_Given task_. Report, word for word, every line of the material that contains "from".

_Exercise input_.
◇ ◇ ◇

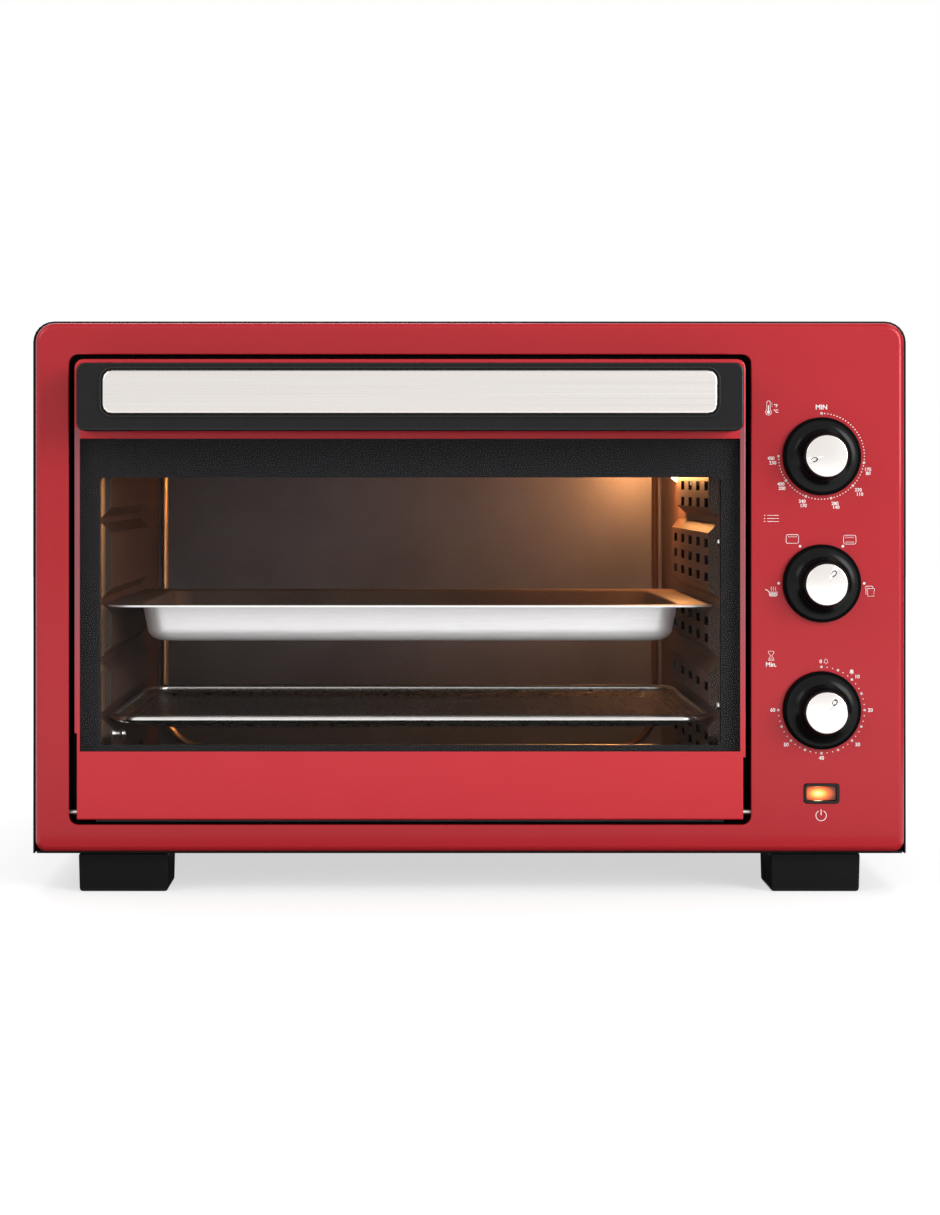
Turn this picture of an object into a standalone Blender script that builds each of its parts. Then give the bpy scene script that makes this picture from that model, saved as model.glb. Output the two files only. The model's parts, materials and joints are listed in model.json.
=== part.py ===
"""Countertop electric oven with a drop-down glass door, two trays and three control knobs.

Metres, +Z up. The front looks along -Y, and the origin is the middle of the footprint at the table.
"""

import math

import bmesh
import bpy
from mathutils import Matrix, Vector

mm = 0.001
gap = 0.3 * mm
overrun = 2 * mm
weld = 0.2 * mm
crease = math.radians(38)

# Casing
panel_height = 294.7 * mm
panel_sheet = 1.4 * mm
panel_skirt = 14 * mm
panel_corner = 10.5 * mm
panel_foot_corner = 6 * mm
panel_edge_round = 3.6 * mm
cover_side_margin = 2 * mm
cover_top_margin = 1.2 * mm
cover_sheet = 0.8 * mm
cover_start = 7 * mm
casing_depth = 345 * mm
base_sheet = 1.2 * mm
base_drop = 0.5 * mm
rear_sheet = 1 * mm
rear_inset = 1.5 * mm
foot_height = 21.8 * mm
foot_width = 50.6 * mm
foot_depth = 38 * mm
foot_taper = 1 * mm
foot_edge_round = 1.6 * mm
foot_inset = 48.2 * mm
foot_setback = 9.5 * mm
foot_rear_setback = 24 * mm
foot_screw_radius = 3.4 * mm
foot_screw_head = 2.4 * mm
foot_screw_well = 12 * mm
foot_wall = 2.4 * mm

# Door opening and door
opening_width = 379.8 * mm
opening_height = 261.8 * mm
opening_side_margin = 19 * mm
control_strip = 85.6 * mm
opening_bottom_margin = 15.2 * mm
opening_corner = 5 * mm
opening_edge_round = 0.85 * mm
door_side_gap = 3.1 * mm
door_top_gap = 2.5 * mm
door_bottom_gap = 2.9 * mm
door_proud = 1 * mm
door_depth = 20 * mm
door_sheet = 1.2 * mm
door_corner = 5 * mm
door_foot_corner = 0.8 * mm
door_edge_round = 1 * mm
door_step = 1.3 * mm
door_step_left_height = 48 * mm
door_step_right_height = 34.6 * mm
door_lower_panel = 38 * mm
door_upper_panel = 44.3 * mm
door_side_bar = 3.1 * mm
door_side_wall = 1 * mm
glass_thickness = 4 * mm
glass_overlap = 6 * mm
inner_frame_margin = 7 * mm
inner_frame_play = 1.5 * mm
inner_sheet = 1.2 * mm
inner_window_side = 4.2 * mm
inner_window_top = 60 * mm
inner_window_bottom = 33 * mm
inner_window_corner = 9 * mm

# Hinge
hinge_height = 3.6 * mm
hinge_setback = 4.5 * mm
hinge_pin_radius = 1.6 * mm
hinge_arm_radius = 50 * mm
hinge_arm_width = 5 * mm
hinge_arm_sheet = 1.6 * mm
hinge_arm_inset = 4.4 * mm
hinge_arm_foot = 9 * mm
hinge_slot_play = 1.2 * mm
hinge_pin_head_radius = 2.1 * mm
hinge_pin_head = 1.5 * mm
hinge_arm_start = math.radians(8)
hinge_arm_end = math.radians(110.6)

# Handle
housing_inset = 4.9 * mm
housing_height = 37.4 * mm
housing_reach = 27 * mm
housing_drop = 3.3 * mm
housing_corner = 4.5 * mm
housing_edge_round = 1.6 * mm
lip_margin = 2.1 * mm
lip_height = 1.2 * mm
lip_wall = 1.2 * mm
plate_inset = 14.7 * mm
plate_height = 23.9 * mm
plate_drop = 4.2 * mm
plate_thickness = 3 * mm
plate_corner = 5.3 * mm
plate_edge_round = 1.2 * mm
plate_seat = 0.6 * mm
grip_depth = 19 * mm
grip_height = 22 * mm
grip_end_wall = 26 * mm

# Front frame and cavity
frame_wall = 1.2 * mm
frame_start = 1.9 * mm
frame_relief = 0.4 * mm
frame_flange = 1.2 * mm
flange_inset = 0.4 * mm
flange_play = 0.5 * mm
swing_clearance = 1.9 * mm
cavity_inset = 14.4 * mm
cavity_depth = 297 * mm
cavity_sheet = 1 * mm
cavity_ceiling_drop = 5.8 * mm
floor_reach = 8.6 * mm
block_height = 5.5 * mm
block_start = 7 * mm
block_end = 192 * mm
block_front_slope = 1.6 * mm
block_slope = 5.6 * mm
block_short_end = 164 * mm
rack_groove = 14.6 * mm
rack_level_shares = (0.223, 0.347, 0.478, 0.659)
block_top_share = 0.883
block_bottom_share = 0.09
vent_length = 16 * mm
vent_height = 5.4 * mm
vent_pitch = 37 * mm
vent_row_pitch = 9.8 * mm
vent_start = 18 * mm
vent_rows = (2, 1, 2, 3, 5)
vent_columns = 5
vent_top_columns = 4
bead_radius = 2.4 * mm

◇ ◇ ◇

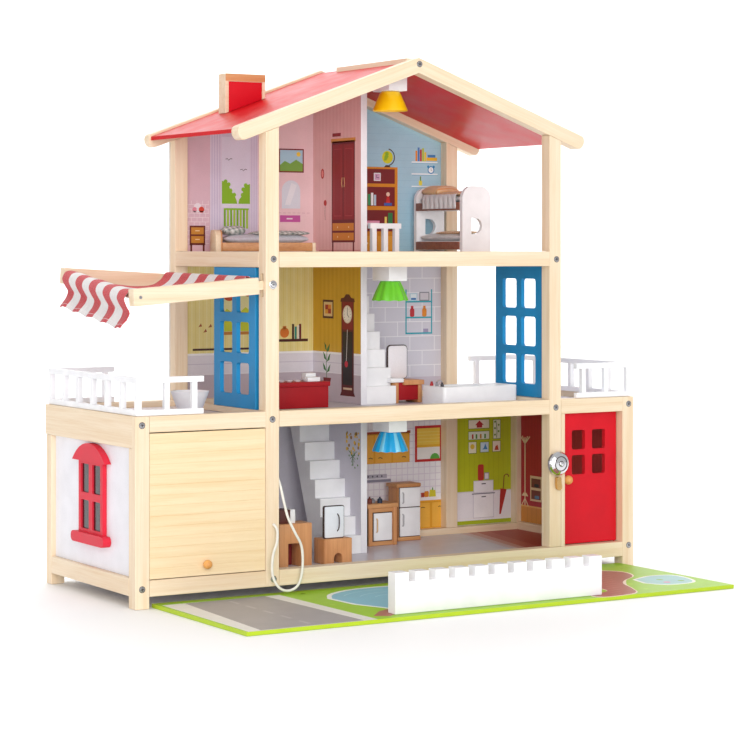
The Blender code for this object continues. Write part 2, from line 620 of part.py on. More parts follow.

◇ ◇ ◇

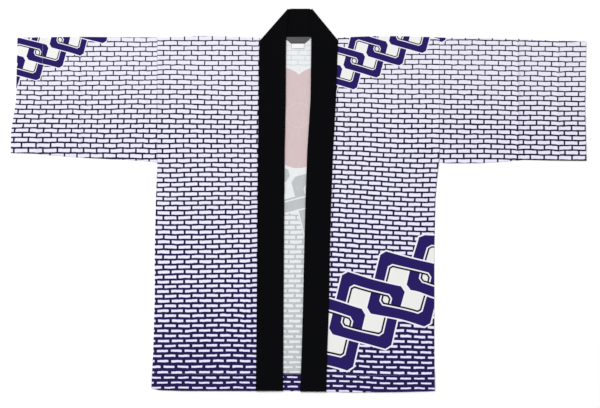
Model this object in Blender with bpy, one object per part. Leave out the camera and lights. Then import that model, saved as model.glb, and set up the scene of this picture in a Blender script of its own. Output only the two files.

◇ ◇ ◇

_Result for this exercise_.
Turn this picture of an object into a standalone Blender script that builds each of its parts. Then give the bpy scene script that makes this picture from that model, saved as model.glb. Output the two files only. The model's parts, materials and joints are listed in model.json.
from mathutils import Matrix, Vector
The Blender code for this object continues. Write part 2, from line 620 of part.py on. More parts follow.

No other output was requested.